Task description —
Copy exactly the lines from the one containing "for place, x, y" to the one containing "obj.parent = empty", both lines included, and nothing else.

Available data —

----

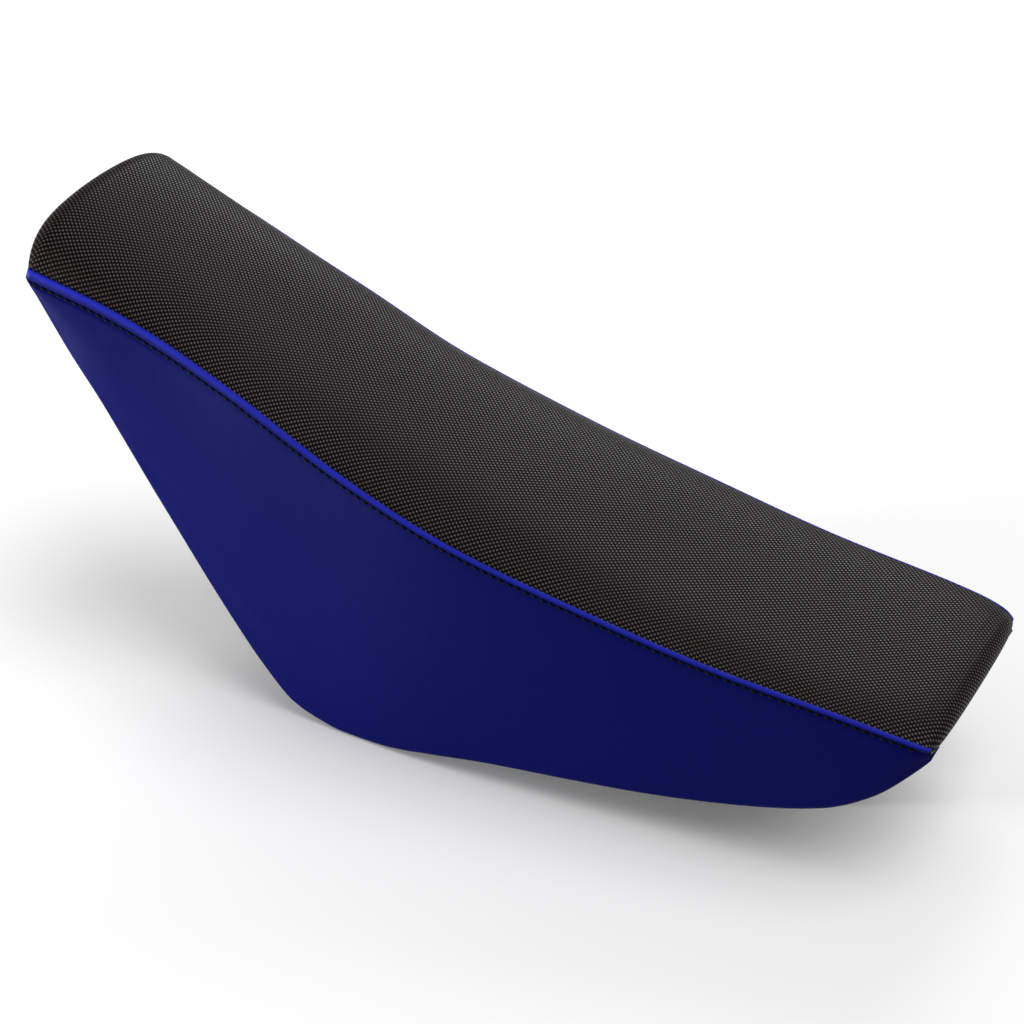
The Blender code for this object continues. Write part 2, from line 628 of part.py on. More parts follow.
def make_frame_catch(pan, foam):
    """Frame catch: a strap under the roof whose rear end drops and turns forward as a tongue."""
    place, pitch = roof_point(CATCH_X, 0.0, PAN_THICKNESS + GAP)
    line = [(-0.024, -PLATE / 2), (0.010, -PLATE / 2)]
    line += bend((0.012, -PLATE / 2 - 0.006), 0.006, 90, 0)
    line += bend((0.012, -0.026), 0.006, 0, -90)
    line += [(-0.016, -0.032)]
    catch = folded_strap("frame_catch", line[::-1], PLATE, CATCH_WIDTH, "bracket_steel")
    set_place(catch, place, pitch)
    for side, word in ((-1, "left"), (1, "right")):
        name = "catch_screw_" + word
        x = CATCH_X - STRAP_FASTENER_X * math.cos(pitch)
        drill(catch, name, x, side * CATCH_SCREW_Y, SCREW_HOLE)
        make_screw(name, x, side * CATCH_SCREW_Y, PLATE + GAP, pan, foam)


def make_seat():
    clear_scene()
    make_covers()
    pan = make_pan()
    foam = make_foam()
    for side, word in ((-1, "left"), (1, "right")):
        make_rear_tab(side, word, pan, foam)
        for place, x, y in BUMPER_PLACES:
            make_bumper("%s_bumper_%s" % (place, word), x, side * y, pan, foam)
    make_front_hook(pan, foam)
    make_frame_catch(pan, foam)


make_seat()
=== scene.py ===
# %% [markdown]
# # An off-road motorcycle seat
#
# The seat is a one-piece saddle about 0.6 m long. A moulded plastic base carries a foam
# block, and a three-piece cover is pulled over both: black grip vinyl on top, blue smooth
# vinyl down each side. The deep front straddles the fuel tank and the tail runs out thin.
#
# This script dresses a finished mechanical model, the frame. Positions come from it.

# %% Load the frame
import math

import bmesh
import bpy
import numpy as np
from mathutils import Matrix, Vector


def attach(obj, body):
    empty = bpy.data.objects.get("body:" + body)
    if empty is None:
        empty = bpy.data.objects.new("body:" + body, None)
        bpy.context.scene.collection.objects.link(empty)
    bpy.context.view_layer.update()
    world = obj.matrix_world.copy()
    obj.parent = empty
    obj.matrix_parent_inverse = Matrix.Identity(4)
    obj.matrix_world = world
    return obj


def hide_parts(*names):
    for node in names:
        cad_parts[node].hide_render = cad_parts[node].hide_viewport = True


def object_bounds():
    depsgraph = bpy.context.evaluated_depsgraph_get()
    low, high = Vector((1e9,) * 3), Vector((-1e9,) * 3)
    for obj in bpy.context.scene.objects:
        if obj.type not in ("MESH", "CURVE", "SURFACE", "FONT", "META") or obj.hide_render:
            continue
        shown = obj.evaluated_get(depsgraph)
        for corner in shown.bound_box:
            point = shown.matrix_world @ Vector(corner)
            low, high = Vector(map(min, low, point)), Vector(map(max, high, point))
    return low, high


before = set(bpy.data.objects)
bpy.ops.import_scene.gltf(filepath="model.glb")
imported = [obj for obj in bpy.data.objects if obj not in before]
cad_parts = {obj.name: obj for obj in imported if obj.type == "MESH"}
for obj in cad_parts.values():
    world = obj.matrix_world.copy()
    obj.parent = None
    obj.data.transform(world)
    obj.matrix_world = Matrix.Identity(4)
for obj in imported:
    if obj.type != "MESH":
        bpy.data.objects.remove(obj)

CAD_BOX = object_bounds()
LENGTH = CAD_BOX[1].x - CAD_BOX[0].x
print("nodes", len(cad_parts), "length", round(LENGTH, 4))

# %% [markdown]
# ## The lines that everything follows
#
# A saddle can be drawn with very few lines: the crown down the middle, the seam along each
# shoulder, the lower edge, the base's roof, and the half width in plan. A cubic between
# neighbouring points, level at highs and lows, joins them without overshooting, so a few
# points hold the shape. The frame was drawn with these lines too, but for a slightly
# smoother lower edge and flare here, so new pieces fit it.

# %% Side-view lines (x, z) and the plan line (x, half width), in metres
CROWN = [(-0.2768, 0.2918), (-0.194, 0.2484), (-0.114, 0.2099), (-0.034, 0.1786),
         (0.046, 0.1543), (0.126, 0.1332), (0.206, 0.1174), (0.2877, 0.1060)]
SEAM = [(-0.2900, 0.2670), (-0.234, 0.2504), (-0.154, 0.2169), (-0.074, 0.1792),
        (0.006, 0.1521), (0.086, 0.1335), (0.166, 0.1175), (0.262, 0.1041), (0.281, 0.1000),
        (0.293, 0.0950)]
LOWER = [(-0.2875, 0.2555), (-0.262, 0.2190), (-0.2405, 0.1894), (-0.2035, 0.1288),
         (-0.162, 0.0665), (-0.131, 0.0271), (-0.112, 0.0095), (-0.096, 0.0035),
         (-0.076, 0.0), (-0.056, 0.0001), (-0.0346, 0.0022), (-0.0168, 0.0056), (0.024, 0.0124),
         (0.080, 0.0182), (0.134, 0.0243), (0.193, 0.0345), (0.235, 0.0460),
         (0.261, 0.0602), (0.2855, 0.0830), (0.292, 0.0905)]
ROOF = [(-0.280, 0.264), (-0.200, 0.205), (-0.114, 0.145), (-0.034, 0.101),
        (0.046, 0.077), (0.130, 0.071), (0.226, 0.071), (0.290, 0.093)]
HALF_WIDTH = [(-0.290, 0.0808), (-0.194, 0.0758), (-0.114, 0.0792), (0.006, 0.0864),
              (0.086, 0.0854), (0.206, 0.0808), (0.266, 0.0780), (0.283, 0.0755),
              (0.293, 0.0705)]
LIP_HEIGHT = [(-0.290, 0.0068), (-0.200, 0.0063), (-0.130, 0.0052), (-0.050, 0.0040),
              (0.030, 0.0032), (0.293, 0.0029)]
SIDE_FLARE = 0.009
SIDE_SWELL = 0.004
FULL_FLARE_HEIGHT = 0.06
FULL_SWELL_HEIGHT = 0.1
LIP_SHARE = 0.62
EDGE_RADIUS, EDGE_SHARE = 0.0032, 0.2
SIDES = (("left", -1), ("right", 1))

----

Full output —
        for place, x, y in BUMPER_PLACES:
            make_bumper("%s_bumper_%s" % (place, word), x, side * y, pan, foam)
    make_front_hook(pan, foam)
    make_frame_catch(pan, foam)


make_seat()
=== scene.py ===
# %% [markdown]
# # An off-road motorcycle seat
#
# The seat is a one-piece saddle about 0.6 m long. A moulded plastic base carries a foam
# block, and a three-piece cover is pulled over both: black grip vinyl on top, blue smooth
# vinyl down each side. The deep front straddles the fuel tank and the tail runs out thin.
#
# This script dresses a finished mechanical model, the frame. Positions come from it.

# %% Load the frame
import math

import bmesh
import bpy
import numpy as np
from mathutils import Matrix, Vector


def attach(obj, body):
    empty = bpy.data.objects.get("body:" + body)
    if empty is None:
        empty = bpy.data.objects.new("body:" + body, None)
        bpy.context.scene.collection.objects.link(empty)
    bpy.context.view_layer.update()
    world = obj.matrix_world.copy()
    obj.parent = empty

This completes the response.